Fort Shaw was not the region’s earliest mission site. That designation belongs to St. Peter’s Mission, located on the winding Mission Road to the south of Fort Shaw. An earlier blog discussed St. Peter’s but this special property is worth further discussion, as it is linked in time and purpose to what happened at Fort Shaw.
The property has limited public accessibility as an active ranch surrounds it and uses some of the remaining historic buildings. But since my first visit in 1984, a small metal interpretive marker has been installed, which emphasizes its founding date of 1865-1866 by Catholic missionaries, many
whom are buried on a hill, along with some of their Blackfeet converts, overlooking the mission. The Jesuits established this outpost a year or so before the military post at Fort Shaw. In 1884 they too established a girls school for Blackfeet children at the site.
Often we forget these connections between religious missionaries and the nation-building process of government. Within a few hundred yards of Fort Shaw school, for instance, is the old road connecting the school to the historic St. Ann’s Catholic Church (seen above is the historic church building; the congregation has built a modern church in recent years).

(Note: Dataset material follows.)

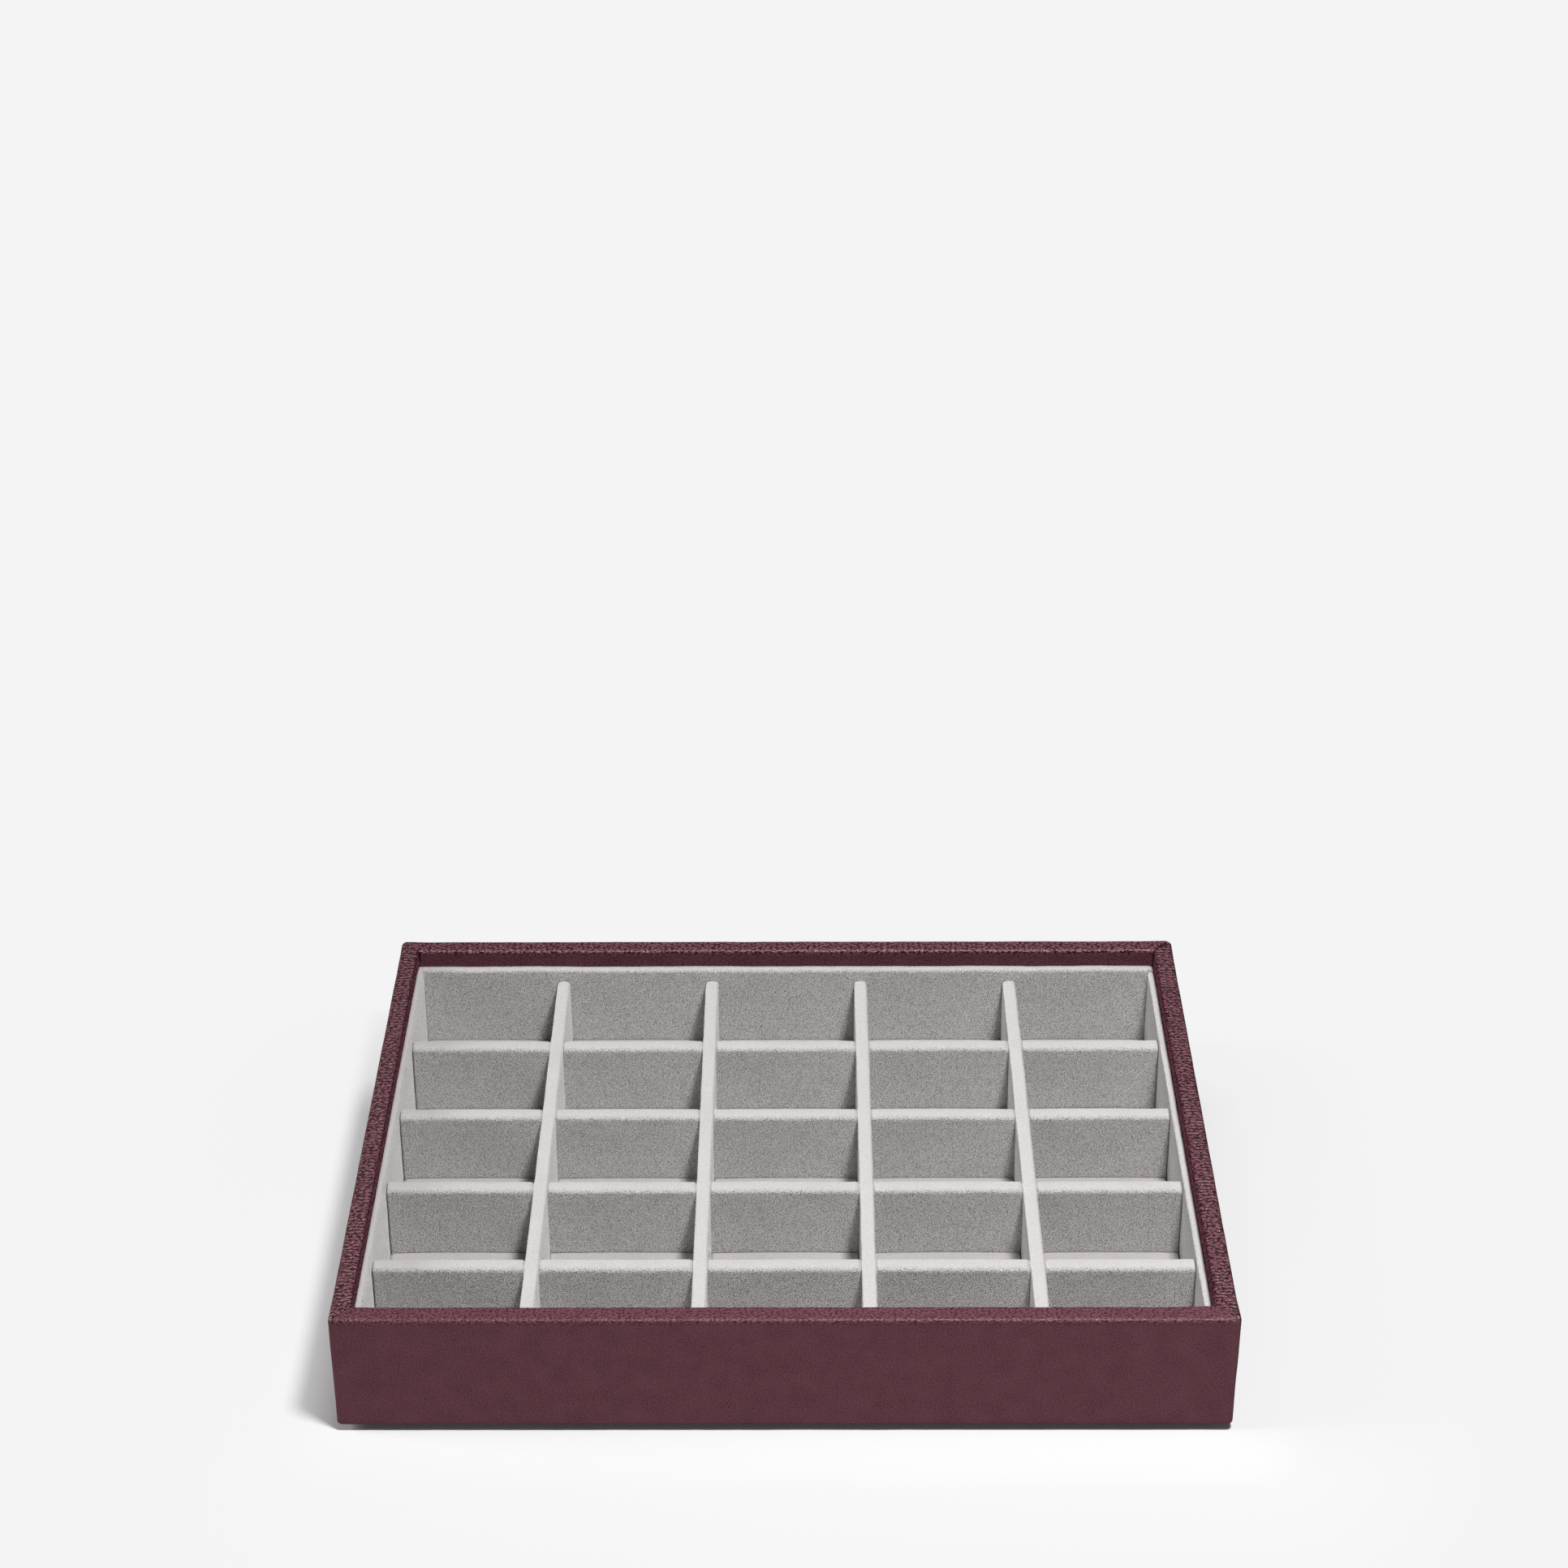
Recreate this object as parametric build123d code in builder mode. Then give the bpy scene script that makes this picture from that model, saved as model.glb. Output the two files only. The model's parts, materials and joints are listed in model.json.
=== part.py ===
import os

from build123d import *

os.makedirs("parts", exist_ok=True)

# Overall size in millimetres; the origin is the middle of the face the tray rests on,
# X runs along the width, Y towards the back and Z up
tray_width = 250.0
tray_depth = 180.0
tray_height = 40.0

# Fibreboard walls, and the strip of leatherette wrapped round them
wall_board = 4.6
cover_thickness = 0.6
corner_radius = 1.5
rim_radius_share = 0.8
foot_radius_share = 0.7
lip_radius_share = 0.6
lip_height = 16.0
mitre_slit = 0.2
corner_lap_share = 0.5
rebate_share = 0.5

# Plinth under the walls, small enough to nest in the rim of another tray
plinth_drop = 2.6
nesting_clearance = 1.0
plinth_corner_radius = 2.0
turned_edge_gap = 0.2
felt_thickness = 0.6
felt_inset = 0.5

# Floor board with a thin foam and velvet pad that swells in each compartment
floor_board = 1.5
board_clearance = 0.1
foam_flat = 0.4
foam_crown = 1.2
crown_inset = 0.8
crown_slope = 4.0
velvet_thickness = 0.7

# Velvet-covered cards that line the inside of the walls, set below the rim
liner_card = 1.4
end_liner_drop = 5.9
side_liner_drop = 7.0
liner_round_share = 0.55
liner_back_round_share = 0.2

# Velvet-covered dividers, halved into each other where they cross
divider_core = 2.7
divider_drop = 10.0
divider_round_share = 0.32
divider_end_clearance = 0.1
lap_share = 0.5
lap_clearance = 0.05
long_centre_shares = (-0.308, -0.1027, 0.1027, 0.308)
cross_centre_shares = (0.2914, 0.0825, -0.1264, -0.3353)

# How far cutting shapes run past what they cut
overrun = 1.0

# Levels and widths that follow from the sizes above
wall_width = wall_board + 2 * cover_thickness
opening_width = tray_width - 2 * wall_width
opening_depth = tray_depth - 2 * wall_width
board_width = tray_width - 2 * cover_thickness
board_depth = tray_depth - 2 * cover_thickness
board_opening_width = board_width - 2 * wall_board
board_opening_depth = board_depth - 2 * wall_board
board_bottom = plinth_drop + cover_thickness
board_top = tray_height - cover_thickness
board_height = board_top - board_bottom
board_corner_radius = corner_radius - cover_thickness
rebate = wall_board * rebate_share
corner_lap = wall_board * corner_lap_share
floor_top = board_bottom + floor_board
foam_level = floor_top + foam_flat
floor_level = foam_level + velvet_thickness
plinth_width = opening_width - 2 * nesting_clearance
plinth_depth = opening_depth - 2 * nesting_clearance
liner_thickness = liner_card + velvet_thickness
inner_width = opening_width - 2 * liner_thickness
inner_depth = opening_depth - 2 * liner_thickness
divider_thickness = divider_core + 2 * velvet_thickness
divider_height = tray_height - divider_drop - floor_level
lap_height = divider_height * lap_share
slot_width = divider_thickness + 2 * lap_clearance
long_centres = [share * inner_width for share in long_centre_shares]
cross_centres = [share * inner_depth for share in cross_centre_shares]


def compartment_spans(centres, inner_length):
    """Middle and length of each gap between dividers, from one liner to the other."""
    half = divider_thickness / 2
    inner = sorted(centres)
    lows = [-inner_length / 2] + [centre + half for centre in inner]
    highs = [centre - half for centre in inner] + [inner_length / 2]
    return [((low + high) / 2, high - low) for low, high in zip(lows, highs)]


# The space the four wall boards fill together, eased where the cover bends over it
with BuildPart() as board_block:
    with BuildSketch(Plane.XY.offset(board_bottom)):
        RectangleRounded(board_width, board_depth, board_corner_radius)
    extrude(amount=board_height)
    fillet(board_block.edges().group_by(Axis.Z)[-1], board_corner_radius * rim_radius_share)
    fillet(board_block.edges().group_by(Axis.Z)[0], board_corner_radius * foot_radius_share)

# Leatherette cover: one strip over the outside, the rim, the inner lip and the foot
with BuildPart() as leatherette_cover:
    with BuildSketch(Plane.XY.offset(plinth_drop)):
        RectangleRounded(tray_width, tray_depth, corner_radius)
    extrude(amount=tray_height - plinth_drop)
    fillet(leatherette_cover.edges().group_by(Axis.Z)[-1], corner_radius * rim_radius_share)
    fillet(leatherette_cover.edges().group_by(Axis.Z)[0], corner_radius * foot_radius_share)
    add(board_block.part, mode=Mode.SUBTRACT)
    with BuildSketch(Plane.XY.offset(tray_height - lip_height)):
        Rectangle(board_opening_width, board_opening_depth)
    extrude(amount=lip_height - cover_thickness)
    with BuildSketch(Plane.XY.offset(board_bottom)):
        Rectangle(opening_width, opening_depth)
    extrude(amount=tray_height - board_bottom, mode=Mode.SUBTRACT)
    rim_face = leatherette_cover.faces().sort_by(Axis.Z)[-1]
    fillet(rim_face.inner_wires().edges(), corner_radius * lip_radius_share)
    with BuildSketch(Plane.XY.offset(plinth_drop)):
        Rectangle(plinth_width + 2 * turned_edge_gap, plinth_depth + 2 * turned_edge_gap)
    extrude(amount=cover_thickness, mode=Mode.SUBTRACT)
    # Mitre slits across the rim and down the lip, one at each corner
    for side_x, side_y in ((1, 1), (-1, 1), (-1, -1), (1, -1)):
        diagonal = Plane(
            origin=(side_x * opening_width / 2, side_y * opening_depth / 2, board_top),
            x_dir=(side_x, side_y, 0),
            z_dir=(0, 0, 1),
        )
        with BuildSketch(diagonal):
            Rectangle(4 * wall_width, mitre_slit)
        extrude(amount=cover_thickness + overrun, mode=Mode.SUBTRACT)
        with BuildSketch(diagonal):
            Rectangle(4 * cover_thickness, mitre_slit)
        extrude(amount=cover_thickness - lip_height, mode=Mode.SUBTRACT)
leatherette_cover.part.label = "leatherette_cover"
export_step(leatherette_cover.part, "parts/leatherette_cover.step")

# Front and back wall boards: full width, rabbeted at the ends for the side boards
for name, side in (("front_wall_board", -1), ("back_wall_board", 1)):
    with BuildPart() as end_board:
        add(board_block.part)
        with BuildSketch(Plane.XY.offset(board_bottom)):
            with Locations((0, side * (board_depth - wall_board) / 2)):
                Rectangle(board_width, wall_board)
        extrude(amount=board_height, mode=Mode.INTERSECT)
        with BuildSketch(Plane.XY.offset(board_bottom)):
            Rectangle(board_opening_width + 2 * rebate, board_opening_depth + 2 * rebate)
        extrude(amount=floor_board, mode=Mode.SUBTRACT)
        with BuildSketch(Plane.XY.offset(board_bottom)):
            with GridLocations(board_width - wall_board, board_depth, 2, 1):
                Rectangle(wall_board, board_depth - 2 * corner_lap)
        extrude(amount=board_height, mode=Mode.SUBTRACT)
    end_board.part.label = name
    export_step(end_board.part, f"parts/{name}.step")

# Side wall boards, tucked into the rabbets of the front and back boards
for name, side in (("left_wall_board", -1), ("right_wall_board", 1)):
    with BuildPart() as side_board:
        add(board_block.part)
        with BuildSketch(Plane.XY.offset(board_bottom)):
            with Locations((side * (board_width - wall_board) / 2, 0)):
                Rectangle(wall_board, board_depth - 2 * corner_lap)
        extrude(amount=board_height, mode=Mode.INTERSECT)
        with BuildSketch(Plane.XY.offset(board_bottom)):
            Rectangle(board_opening_width + 2 * rebate, board_opening_depth + 2 * rebate)
        extrude(amount=floor_board, mode=Mode.SUBTRACT)
    side_board.part.label = name
    export_step(side_board.part, f"parts/{name}.step")

# Floor board, let into the rebate along the foot of the walls
with BuildPart() as floor_panel:
    with BuildSketch(Plane.XY.offset(board_bottom)):
        Rectangle(
            board_opening_width + 2 * rebate - 2 * board_clearance,
            board_opening_depth + 2 * rebate - 2 * board_clearance,
        )
    extrude(amount=floor_board)
floor_panel.part.label = "floor_board"
export_step(floor_panel.part, "parts/floor_board.step")

# Plinth board under the floor, inside the turned edge of the cover
with BuildPart() as plinth_board:
    with BuildSketch(Plane.XY.offset(felt_thickness)):
        RectangleRounded(plinth_width, plinth_depth, plinth_corner_radius)
    extrude(amount=board_bottom - felt_thickness)
plinth_board.part.label = "plinth_board"
export_step(plinth_board.part, "parts/plinth_board.step")

# Felt glued under the plinth, which is what the tray rests on
with BuildPart() as plinth_felt:
    with BuildSketch():
        RectangleRounded(
            plinth_width - 2 * felt_inset, plinth_depth - 2 * felt_inset, plinth_corner_radius
        )
    extrude(amount=felt_thickness)
plinth_felt.part.label = "plinth_felt"
export_step(plinth_felt.part, "parts/plinth_felt.step")


def pad_blank(bottom, top):
    """Flat sheet from wall board to wall board with a low pillow in every compartment."""
    pad_width = board_opening_width - 2 * board_clearance
    pad_depth = board_opening_depth - 2 * board_clearance
    with BuildPart() as blank:
        with BuildSketch(Plane.XY.offset(bottom)):
            Rectangle(pad_width, pad_depth)
        extrude(amount=top - bottom)
        for middle_x, length_x in compartment_spans(long_centres, inner_width):
            for middle_y, length_y in compartment_spans(cross_centres, inner_depth):
                for rise, inset in ((0, crown_inset), (foam_crown, crown_inset + crown_slope)):
                    with BuildSketch(Plane.XY.offset(top + rise)):
                        with Locations((middle_x, middle_y)):
                            Rectangle(length_x - 2 * inset, length_y - 2 * inset)
                loft()
    return blank.part


# Foam sheet, pinched flat under the dividers and liners and swelling between them
with BuildPart() as floor_foam:
    add(pad_blank(floor_top, foam_level))
floor_foam.part.label = "floor_foam"
export_step(floor_foam.part, "parts/floor_foam.step")

# Velvet laid over the foam
with BuildPart() as floor_velvet:
    add(pad_blank(foam_level, floor_level))
    add(floor_foam.part, mode=Mode.SUBTRACT)
floor_velvet.part.label = "floor_velvet"
export_step(floor_velvet.part, "parts/floor_velvet.step")

# Liners: on each sketch plane x points away from the wall and y points up
half_x = opening_width / 2
half_y = opening_depth / 2
liners = {
    "left": (Plane((-half_x, 0, floor_level), (1, 0, 0), (0, -1, 0)), opening_depth, side_liner_drop),
    "right": (Plane((half_x, 0, floor_level), (-1, 0, 0), (0, 1, 0)), opening_depth, side_liner_drop),
    "front": (Plane((0, -half_y, floor_level), (0, 1, 0), (1, 0, 0)), inner_width, end_liner_drop),
    "back": (Plane((0, half_y, floor_level), (0, -1, 0), (-1, 0, 0)), inner_width, end_liner_drop),
}
for name, (plane, length, drop) in liners.items():
    liner_height = tray_height - drop - floor_level
    card_height = liner_height - velvet_thickness

    with BuildPart() as liner_board:
        with BuildSketch(plane):
            with Locations((liner_card / 2, card_height / 2)):
                Rectangle(liner_card, card_height)
        extrude(amount=length / 2, both=True)
    liner_board.part.label = f"{name}_liner_card"
    export_step(liner_board.part, f"parts/{name}_liner_card.step")

    with BuildPart() as liner_velvet:
        with BuildSketch(plane) as profile:
            with Locations((liner_thickness / 2, liner_height / 2)):
                Rectangle(liner_thickness, liner_height)
            top_corners = profile.vertices().group_by(Axis.Y)[-1].sort_by(Axis.X)
            fillet(top_corners[-1], liner_thickness * liner_round_share)
            top_corners = profile.vertices().group_by(Axis.Y)[-1].sort_by(Axis.X)
            fillet(top_corners[0], liner_thickness * liner_back_round_share)
            with Locations((liner_card / 2, card_height / 2)):
                Rectangle(liner_card, card_height, mode=Mode.SUBTRACT)
        extrude(amount=length / 2, both=True)
    liner_velvet.part.label = f"{name}_liner_velvet"
    export_step(liner_velvet.part, f"parts/{name}_liner_velvet.step")


def divider_blank(plane, length, sleeve):
    """Core of a divider, or with sleeve its velvet folded over the top edge."""
    core_height = divider_height - velvet_thickness
    with BuildPart() as blank:
        with BuildSketch(plane) as profile:
            if sleeve:
                with Locations((0, divider_height / 2)):
                    Rectangle(divider_thickness, divider_height)
                fillet(profile.vertices().group_by(Axis.Y)[-1], divider_thickness * divider_round_share)
                with Locations((0, core_height / 2)):
                    Rectangle(divider_core, core_height, mode=Mode.SUBTRACT)
            else:
                with Locations((0, core_height / 2)):
                    Rectangle(divider_core, core_height)
        extrude(amount=length / 2, both=True)
    return blank.part


# Long dividers run unbroken from front to back; their slots open downwards
long_length = inner_depth - 2 * divider_end_clearance
for number, middle_x in enumerate(long_centres, start=1):
    plane = Plane((middle_x, 0, floor_level), (1, 0, 0), (0, -1, 0))
    for kind, sleeve in (("core", False), ("velvet", True)):
        with BuildPart() as long_divider:
            add(divider_blank(plane, long_length, sleeve))
            with BuildSketch(Plane.XY.offset(floor_level)):
                with Locations(*[(middle_x, middle_y) for middle_y in cross_centres]):
                    Rectangle(divider_thickness + 2 * overrun, slot_width)
            extrude(amount=lap_height, mode=Mode.SUBTRACT)
        long_divider.part.label = f"long_divider_{kind}_{number}"
        export_step(long_divider.part, f"parts/long_divider_{kind}_{number}.step")

# Cross dividers run from side to side under them; their slots open upwards
cross_length = inner_width - 2 * divider_end_clearance
for number, middle_y in enumerate(cross_centres, start=1):
    plane = Plane((0, middle_y, floor_level), (0, 1, 0), (1, 0, 0))
    for kind, sleeve in (("core", False), ("velvet", True)):
        with BuildPart() as cross_divider:
            add(divider_blank(plane, cross_length, sleeve))
            with BuildSketch(Plane.XY.offset(floor_level + lap_height - lap_clearance)):
                with Locations(*[(middle_x, middle_y) for middle_x in long_centres]):
                    Rectangle(slot_width, divider_thickness + 2 * overrun)
            extrude(amount=divider_height, mode=Mode.SUBTRACT)
        cross_divider.part.label = f"cross_divider_{kind}_{number}"
        export_step(cross_divider.part, f"parts/cross_divider_{kind}_{number}.step")
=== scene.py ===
import json
import math

import bpy
import numpy as np
from mathutils import Matrix, Vector


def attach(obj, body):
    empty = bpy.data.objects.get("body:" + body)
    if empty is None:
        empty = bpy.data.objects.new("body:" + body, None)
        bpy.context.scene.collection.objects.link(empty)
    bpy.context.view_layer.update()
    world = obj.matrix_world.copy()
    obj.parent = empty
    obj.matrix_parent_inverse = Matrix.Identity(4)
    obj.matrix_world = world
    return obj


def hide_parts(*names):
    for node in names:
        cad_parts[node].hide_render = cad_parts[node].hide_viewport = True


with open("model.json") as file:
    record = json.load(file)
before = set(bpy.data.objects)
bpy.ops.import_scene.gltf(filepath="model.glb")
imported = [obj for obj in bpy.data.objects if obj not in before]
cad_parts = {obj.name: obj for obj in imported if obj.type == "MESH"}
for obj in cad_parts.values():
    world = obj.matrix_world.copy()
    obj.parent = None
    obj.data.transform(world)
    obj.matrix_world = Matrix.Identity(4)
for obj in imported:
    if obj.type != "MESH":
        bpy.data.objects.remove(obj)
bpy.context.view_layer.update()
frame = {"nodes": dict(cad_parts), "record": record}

mm = 0.001
# the CAD part's sizes in mm, which the pieces below follow
tray = {"width": 250.0, "depth": 180.0, "height": 40.0, "wall": 5.8, "liner": 2.1, "velvet": 0.7}
innerWidth = tray["width"] - 2 * tray["wall"] - 2 * tray["liner"]
innerDepth = tray["depth"] - 2 * tray["wall"] - 2 * tray["liner"]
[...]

And we further forget, or choose to ignore, how the messy present lies side by side with these older, seemingly sacred places. Along the Mission Road and the Simms Road are nuclear missile bases, some active, some inactive, that are administered by the Malmstrom Air Force Base in Great Falls. Much like Fort Shaw from 100 years earlier, military commanders in the 1960s saw Cascade County as part of the edge of America’s national defense, the ideal location for nuclear bases that could protect, or retaliate, in case of a nuclear strike from the nation’s enemies.
The Sun River Valley was transformed by homesteaders and irrigation during the great boom of the early 20th century; it shares that story of course with many towns in the Great Falls heritage area. Montana Highway 21 (shown above) connects with Montana Highway 200 to provide great opportunities to explore that landscape. The Sun River project of the U.S. Bureau of Reclamation especially left its mark.
While the old roadside stores at Fort Shaw, the project’s headquarters, suggested that the homesteader landscape was everyday vernacular, not designed to last, other properties, such as the wonderful Simms school complex, tells us that some built to last. At Simms, reclamation engineers designed what they considered to be a model townsite plan, with the school at the center, and broad avenues radiating out from the school. Simms no doubt never reached the population that the planners envisioned, but here too in an unlikely place is the hand of the federal government, re-orienting the landscape in ways that can be seen, if you know where to look.
Another property of note to my SHPO colleagues in 1984 was the J.C. Adams Stone Barn, which had received a grant for “brick and mortar” work as part of President Reagan’s efforts to jump start the economy in 1982-1983. This magnificent structure predated the federal agricultural programs, dating to the mid-1880s. It rather spoke to the promise of stock-raising and freighting–Adams did both–as the region began to develop in the last years of the Montana territorial period.
The barn is part of a still active ranch and is on private property. But the stone masonry can be viewed and appreciated from Montana Hwy 200.
When one considers a Great Falls heritage area, the Missouri River of course will take center stage; as the next postings will show, it should be at the center of the story. But what happened along the Sun River, and what remains today, adds immeasurably to the national story and the overall significance of the region.